The KELT researchers set out to discover gas giant planets orbiting bright stars, but did not expect to find planets with such low mass and large sizes. Located in the southern sky, the “extraordinarily inflated” KELT-11b is the third-lowest density planet with a precisely measured mass and radius that has been discovered. “We were very surprised by the amazingly low density of this planet,” Pepper said. “It’s extremely big for its mass. It’s got a fifth of the mass of Jupiter but is puffed up into this really underdense planet.”
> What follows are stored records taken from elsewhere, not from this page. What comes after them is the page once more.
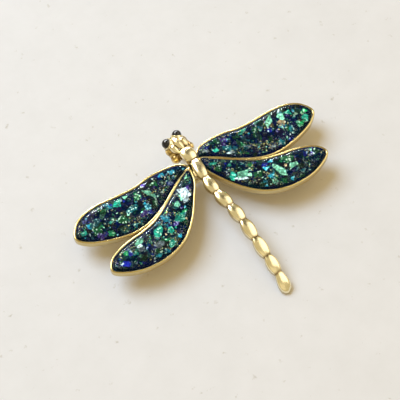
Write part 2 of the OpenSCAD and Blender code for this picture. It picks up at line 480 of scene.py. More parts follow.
def across(direction: np.ndarray) -> np.ndarray:
    """Axes along and across a direction.

    Args:
        direction: Any direction.

    Returns:
        Rows with the unit direction and two unit directions across it.
    """
    along = direction / np.linalg.norm(direction)
    side = np.cross(along, [0.0, 0.0, 1.0])
    if np.linalg.norm(side) < 1e-6:
        side = np.array([1.0, 0.0, 0.0])
    side = side / np.linalg.norm(side)
    return np.array([along, side, np.cross(along, side)])


# Layout of the brooch


@dataclass(frozen=True)
class WingShape:
    """One wing's inlay outline and its place."""

    pair: Pair
    side: Side
    rows: tuple[WingRow, ...]
    length: float
    chord: float
    sweep: float
    root: tuple[float, float]
    reach: float
    root_share: float

    @property
    def name(self) -> str:
        """The inlay's node name."""
        return f"{self.pair.value}_inlay_{self.side.name.lower()}"

    def _station(self, along: float) -> float:
        """Place of a station along the wing, pulled towards the beads near the root.

        Args:
            along: Its share of the length.

        Returns:
            Its distance from the root.
        """
        return along * self.length - self.reach * max(0.0, 1 - along / self.root_share) ** 2

    def edge(self, steps: int = 16) -> np.ndarray:
        """The inlay's edge in the wing's own axes.

        Args:
            steps: Points per station.

        Returns:
            Points with x and y columns.
        """
        out = [(self._station(r.along), r.front * self.chord) for r in self.rows]
        back = [(self._station(r.along), r.rear * self.chord) for r in self.rows[-2:0:-1]]
        return closed_curve(np.array(out + back), steps)

    def middle(self, edge: np.ndarray, margin: float = 0.06) -> np.ndarray:
        """The middle line that each edge point leans towards.

        Args:
            edge: The inlay's edge.
            margin: Share of the length that the line stays inside root and tip.

        Returns:
            One point per edge point.
        """
        other = np.roll(edge[::-1], 1, 0)
        line = (edge + other) / 2
        line[:, 0] = np.clip(line[:, 0], margin * self.length, (1 - margin) * self.length)
        return line


class Layout:
    """Places wings, beads and head in the frame of the part."""

    def __init__(self, sizes: Sizes) -> None:
        """Works out the shared places.

        Args:
            sizes: Sizes of the brooch.
        """
        self.sizes = sizes
        self.last = len(BEAD_ROWS) - 1
        self.tail_height = max(self._rest_height(k / 6) for k in range(7))
        s = sizes
        turn, lean = math.radians(s.body_turn), math.radians(s.body_turn + s.head_turn)
        ahead = s.neck_ahead * math.cos(turn) + (s.eye_ahead + s.eye_diameter / 2) * math.cos(lean)
        front = ahead + s.eye_spacing / 2 * math.sin(lean)
        back = self.line_point(self.last, 1)[1] * math.cos(turn)
        self.middle_y = (front + back) / 2

    def _line(self, bead: int, t: float) -> np.ndarray:
        """Shares of length, height and width of the body's middle line.

        Args:
            bead: Bead number from the neck.
            t: Share of the way along it.

        Returns:
            The three shares.
        """
        rows = []
        for i in range(bead - 1, bead + 3):
            k = min(max(i, 0), self.last + 1)
            run = sum(r.length for r in BEAD_ROWS[:k])
            row = BEAD_ROWS[max(k - 1, 0)]
            rows.append(np.array([run, row.height, 0.0 if k == 0 else row.sideways]))
        return smooth_point(*rows, t)

    def _rest_height(self, t: float) -> float:
        """Height of the tail tip at which a place on the tail bead would rest on the surface.

        Args:
            t: Share of the way along the tail bead.

        Returns:
            The height.
        """
        share = self._line(self.last, t)[1]
        wall = self.sizes.wall_share * self.half_width(self.last, t)
        return (wall - self.sizes.body_height * share) / (1 - share)

    def half_width(self, bead: int, t: float) -> float:
        """Half width of a bead.

        Args:
            bead: Bead number from the neck.
            t: Share of the way along it.

        Returns:
            The half width.
        """
        s = self.sizes
        ends = s.neck_share + ((s.tip_share - s.neck_share) * t if bead == self.last else 0)
        bulge = ends + (1 - ends) * (1 - (2 * t - 1) ** 2)
        return s.bead_width / 2 * BEAD_ROWS[bead].width * bulge

    def line_point(self, bead: int, t: float) -> np.ndarray:
        """Point on the body's middle line in the body's own axes.

        Args:
            bead: Bead number from the neck.
            t: Share of the way along it.

        Returns:
            The point.
        """
        s = self.sizes
        run, height, sideways = self._line(bead, t)
        z = self.tail_height + (s.body_height - self.tail_height) * height
        return np.array([s.bead_width * sideways, s.neck_ahead - s.string_length * run, z])

    def on_body(self, points: np.ndarray) -> np.ndarray:
        """Moves points from the body's own axes into the frame.

        Args:
            points: Points with x, y and z columns.

        Returns:
            The moved points.
        """
        return turned(points, self.sizes.body_turn) + [self.sizes.body_offset, -self.middle_y, 0]

    def on_head(self, points: np.ndarray) -> np.ndarray:
        """Moves points from the head's own axes into the frame.

        Args:
            points: Points with x, y and z columns.

        Returns:
            The moved points.
        """
        return self.on_body(turned(points, self.sizes.head_turn) + self.line_point(0, 0))

    def on_wing(self, shape: WingShape, points: np.ndarray, height: float) -> np.ndarray:
        """Moves points from a wing's own axes into the frame.

        Args:
            shape: The wing.
            points: Points with x and y columns.
            height: Their height in the frame.

        Returns:
            Points with x, y and z columns.
        """
        flat = turned(np.column_stack([points, np.zeros(len(points))]), -shape.sweep)
        flat[:, 0] = shape.side.value * (flat[:, 0] + shape.root[0])
        flat[:, 1] += shape.root[1] + shape.side.value * self.sizes.wing_stagger - self.middle_y
        flat[:, 2] = height
        return flat

    def wings(self) -> list[WingShape]:
        """The four wings.

        Returns:
            Their shapes.
        """
        s = self.sizes
        bead_side = s.body_offset + s.bead_width / 2
        front_root = (bead_side + s.front_root_gap, 0.0)
        hind_root = (bead_side + s.hind_root_gap, -s.root_spacing)
        front = (FRONT_ROWS, s.front_length, s.front_chord, s.front_sweep, front_root)
        hind = (HIND_ROWS, s.hind_length, s.hind_chord, s.hind_sweep, hind_root)
        shapes = []
        for side in Side:
            reach = s.left_root_reach if side is Side.LEFT else 0.0
            shapes.append(WingShape(Pair.FRONT, side, *front, reach, s.root_share))
            shapes.append(WingShape(Pair.HIND, side, *hind, reach, s.root_share))
        return shapes


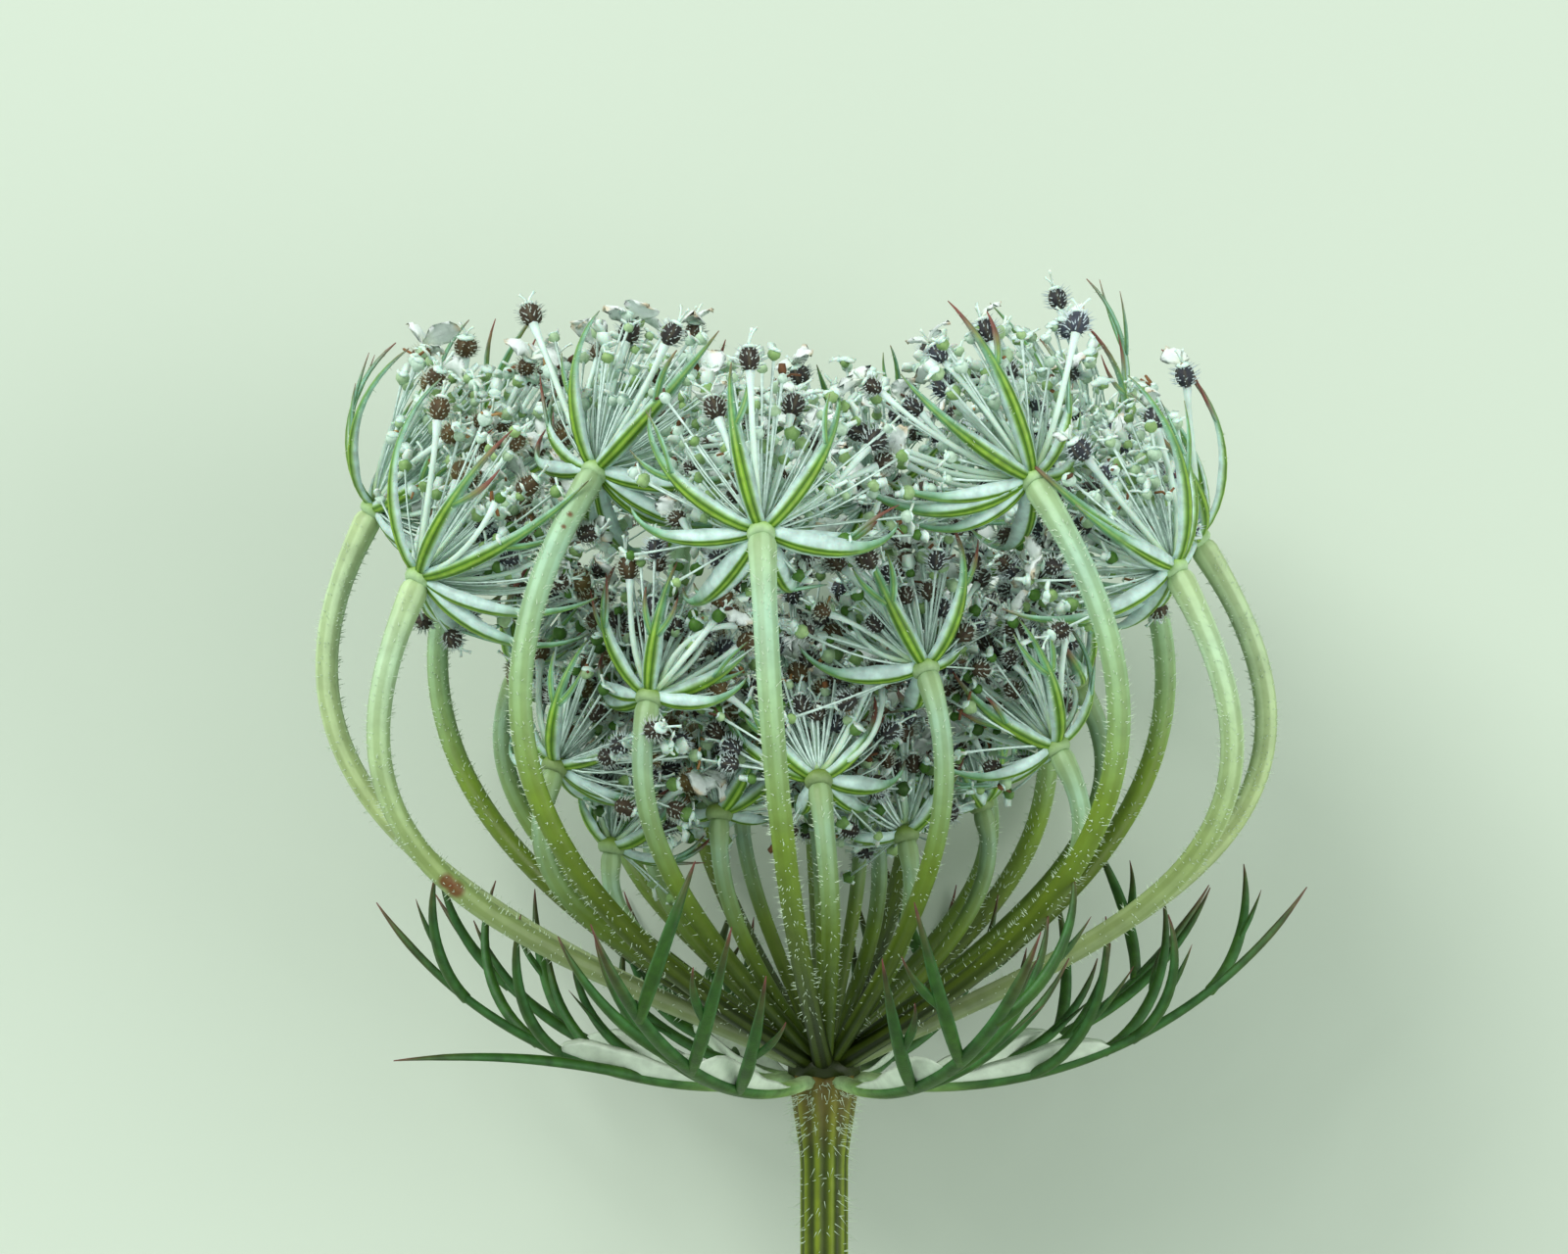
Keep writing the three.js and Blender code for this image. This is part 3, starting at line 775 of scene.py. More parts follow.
# %% Plant hair: clear silvery cell walls, stiff and dry
# Smooth dry cell walls give small bright lights, so the hairs stand out from the duller skin
plant_hair, tree = skin("silvery_plant_hair", 0.35, 1.5)
mottled(tree, linear("#cfe4c6"), 0.6, 0.9, 1.05)
print("material:", plant_hair.name)

# %% [markdown]
# ## Materials of leaves
# A bract is a tough dark green leaf whose lobes end in a red-brown point. A bracteole is a narrow
# green midrib with wide margins of clear, white, dead tissue that hold no green. It is green all
# over only in its upper half. An older one is brown further down from its tip.

# %% Bract leaf and the clear wings at its foot
# A tough leaf has a faint sheen over a dark green
bract_leaf, tree = skin("tough_green_leaf", 0.5, 1.38)
BRACT_STOPS = [
    (0, "#b4cf98"), (0.1, "#7a9c50"), (0.24, "#30560c"), (0.75, "#275013"), (0.92, "#41441c"),
    (1, "#6e2c34"),
]
green = faded(tree, ALONG, BRACT_STOPS)
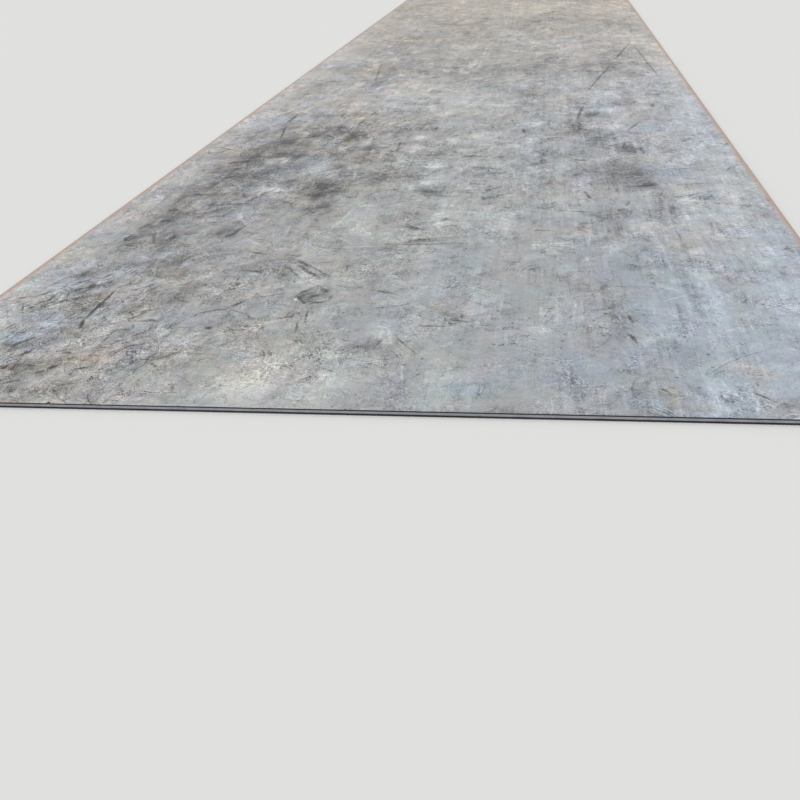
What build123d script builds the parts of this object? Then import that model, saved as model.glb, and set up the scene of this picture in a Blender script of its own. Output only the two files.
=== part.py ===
from build123d import *
import os

# Hot rolled steel plate, one piece of stock lying flat on its underside.
# X runs across the plate, Y along it and Z up, in millimetres.
# The origin is the middle of the underside.

# Stock size
plate_width = 2200.0
plate_length = 10000.0
plate_thickness = 12.0

# Ends, cut across by a guillotine shear. The blade pulls the face down into a rolled-over lip,
# burnishes a land square to the faces, then the steel breaks off on a slope that ends in a burr.
end_lip_reach = 2.0
end_lip_drop = 1.0
end_land_height = 6.0
end_break_setback = 0.9
end_break_hollow = 0.12
end_burr_height = 0.35
end_burr_reach = 0.3

# Long sides, trimmed by rotary knives, which leave the same bands a little smaller
side_lip_reach = 1.3
side_lip_drop = 0.6
side_land_height = 4.4
side_break_setback = 0.7
side_break_hollow = 0.08
side_burr_height = 0.25
side_burr_reach = 0.2


def sheared_edge(lip_reach, lip_drop, land_height, break_setback, break_hollow, burr_height, burr_reach):
    """Section of one sheared edge, from the face that the blade met down to the other face.

    X is outwards from the land and Y is up from the face that carries the burr.
    """
    lip_foot = plate_thickness - lip_drop
    land_foot = lip_foot - land_height
    lip = TangentArc((-lip_reach, plate_thickness), (0, lip_foot), tangent=(1, 0))
    land = Line((0, lip_foot), (0, land_foot))
    break_slope = SagittaArc((0, land_foot), (-break_setback, burr_height), -break_hollow)
    burr = Line((-break_setback, burr_height), (burr_reach - break_setback, 0))
    return Curve() + [lip, land, break_slope, burr]


def end_edge():
    """Section of the cut across an end."""
    return sheared_edge(
        end_lip_reach,
        end_lip_drop,
        end_land_height,
        end_break_setback,
        end_break_hollow,
        end_burr_height,
        end_burr_reach,
    )


def side_edge():
    """Section of the trim along a long side."""
    return sheared_edge(
        side_lip_reach,
        side_lip_drop,
        side_land_height,
        side_break_setback,
        side_break_hollow,
        side_burr_height,
        side_burr_reach,
    )


def lengthways_section():
    """The plate's section along its length, as a face in the YZ plane.

    A cut-to-length shear leaves the front end on its lower blade and takes the far end down with
    its upper one, so the lip is on top at the front and underneath at the far end.
    """
    reach = plate_length / 2
    front = mirror(end_edge(), Plane.YZ).moved(Location((-reach, 0)))
    far = mirror(end_edge(), Plane.XZ).moved(Location((reach, plate_thickness)))
    burr_foot = reach - end_break_setback + end_burr_reach
    lip_start = reach - end_lip_reach
    top = Line((-lip_start, plate_thickness), (burr_foot, plate_thickness))
    underside = Line((-burr_foot, 0), (lip_start, 0))
    return Plane.YZ * make_face(Curve() + [*front.edges(), top, *far.edges(), underside])


def crossways_section():
    """The plate's section across its width, as a face in the XZ plane, with both lips on top."""
    reach = plate_width / 2
    right = side_edge().moved(Location((reach, 0)))
    left = mirror(side_edge(), Plane.YZ).moved(Location((-reach, 0)))
    burr_foot = reach - side_break_setback + side_burr_reach
    lip_start = reach - side_lip_reach
    top = Line((-lip_start, plate_thickness), (lip_start, plate_thickness))
    underside = Line((-burr_foot, 0), (burr_foot, 0))
    return Plane.XZ * make_face(Curve() + [*left.edges(), top, *right.edges(), underside])


def steel_plate():
    """The plate is what its two sections share, so its cuts meet in true corners.

    Each section is drawn out to twice the plate's size, well past the edges that the other cuts.
    """
    lengthways = extrude(Pos(X=-plate_width) * lengthways_section(), amount=2 * plate_width)
    crossways = extrude(Pos(Y=plate_length) * crossways_section(), amount=2 * plate_length)
    plate = (lengthways & crossways).solid()
    plate.label = "steel_plate"
    return plate


os.makedirs("parts", exist_ok=True)
plate = steel_plate()
export_step(plate, "parts/steel_plate.step")
print(f"steel_plate: {plate.volume / 1e9:.5f} cubic metres of steel, valid {plate.is_valid}")
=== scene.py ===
import bisect
import math

import bmesh
import bpy
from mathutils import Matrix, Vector
from mathutils.geometry import delaunay_2d_cdt
from mathutils.noise import noise


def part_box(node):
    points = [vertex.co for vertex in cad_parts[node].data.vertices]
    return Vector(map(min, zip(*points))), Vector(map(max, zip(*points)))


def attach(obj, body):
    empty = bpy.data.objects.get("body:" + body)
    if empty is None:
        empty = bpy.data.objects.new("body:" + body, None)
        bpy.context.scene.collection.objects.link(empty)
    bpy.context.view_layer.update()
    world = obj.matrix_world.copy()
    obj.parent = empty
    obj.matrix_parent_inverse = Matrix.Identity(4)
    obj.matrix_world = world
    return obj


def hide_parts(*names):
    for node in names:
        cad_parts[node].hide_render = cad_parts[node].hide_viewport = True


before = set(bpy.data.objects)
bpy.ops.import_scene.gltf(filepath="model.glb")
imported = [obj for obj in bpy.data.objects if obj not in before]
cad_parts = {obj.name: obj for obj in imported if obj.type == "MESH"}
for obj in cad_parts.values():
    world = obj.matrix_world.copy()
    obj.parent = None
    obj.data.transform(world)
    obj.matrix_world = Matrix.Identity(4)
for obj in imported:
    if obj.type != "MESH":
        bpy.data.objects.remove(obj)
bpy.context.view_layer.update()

# A hot rolled steel plate, grey with mill scale and yard dust, lying flat on a pale floor.
# X runs across the plate, Y along it from the front end, Z up. Lengths are in metres.

MM = 0.001
plate_low, plate_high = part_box("steel_plate")
HALF_WIDTH = plate_high[0]
HALF_LENGTH = plate_high[1]
THICKNESS = plate_high[2] - plate_low[2]
WIDTH = 2 * HALF_WIDTH
LENGTH = 2 * HALF_LENGTH

# The two kinds of cut edge, as in the part: bands read down from the face that the blade met
END_CUT = {
    "lip_reach": 2.0 * MM,
    "lip_drop": 1.0 * MM,
    "land": 6.0 * MM,
    "setback": 0.9 * MM,
    "hollow": 0.12 * MM,
    "burr_height": 0.35 * MM,
    "burr_reach": 0.3 * MM,
}
SIDE_TRIM = {
    "lip_reach": 1.3 * MM,
    "lip_drop": 0.6 * MM,
    "land": 4.4 * MM,
    "setback": 0.7 * MM,
    "hollow": 0.08 * MM,
    "burr_height": 0.25 * MM,
    "burr_reach": 0.2 * MM,
}

# Knocks in the front rim: place from the left side, width and depth
FRONT_KNOCKS = [
    (0.457, 7 * MM, 2.6 * MM),
    (0.748, 5 * MM, 1.6 * MM),
    (1.103, 6 * MM, 1.8 * MM),
    (1.518, 9 * MM, 1.2 * MM),
    (1.846, 5 * MM, 1.5 * MM),
]

# Spacing of the mesh's points: round the rim, and over the two faces
PITCH_AT_FRONT = 6 * MM
PITCH_AT_KNOCKS = 1 * MM
PITCH_AT_FAR_END = 8 * MM
PITCH_AT_SIDES = 22 * MM
PITCH_ON_UPPER_FACE = 55 * MM
PITCH_ON_UNDERSIDE = 180 * MM
RINGS_ON_EDGE = 16
CLOSEST_RINGS = 0.12 * MM
FACE_INSET = 12 * MM
# How far the closer points go to either side of a knock, in widths of the knock
KNOCK_MARGIN = 1.2
# How far down the edge a knock goes, in depths of the knock
KNOCK_DROP = 1.6


def srgb(red, green, blue):
    """A colour as it is seen, 0 to 255 a channel, in the linear numbers that shaders take."""

    def linear(level):
        share = level / 255
        return share / 12.92 if share <= 0.04045 else ((share + 0.055) / 1.055) ** 2.4

    return (linear(red), linear(green), linear(blue), 1.0)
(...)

Though researchers are debating the cause of KELT-11b’s inflation, “the fact that the host star is in a short-lived phase of its evolution, racing toward the final stages of its life, might provide a clue,” said Scott Gaudi, a co-author, one of KELT’s principal investigators, and Thomas Jefferson Chair of Astronomy at Ohio State University. As the star runs out of fuel, it has started to inflate and is encroaching on the orbit of KELT-11b, bombarding its planet with ever more radiation.

“This additional radiation may cause close-in planets like KELT-11b to inflate like a balloon,” Gaudi said of the planet’s exceptionally low density. “Additional study of KELT-11b and systems like it are needed to explore this possibility.”

Research at Ohio State University was supported by a National Science Foundation CAREER grant. Other contributing authors were supported by grants from NSF and NASA, along with funding from participating universities and foundations.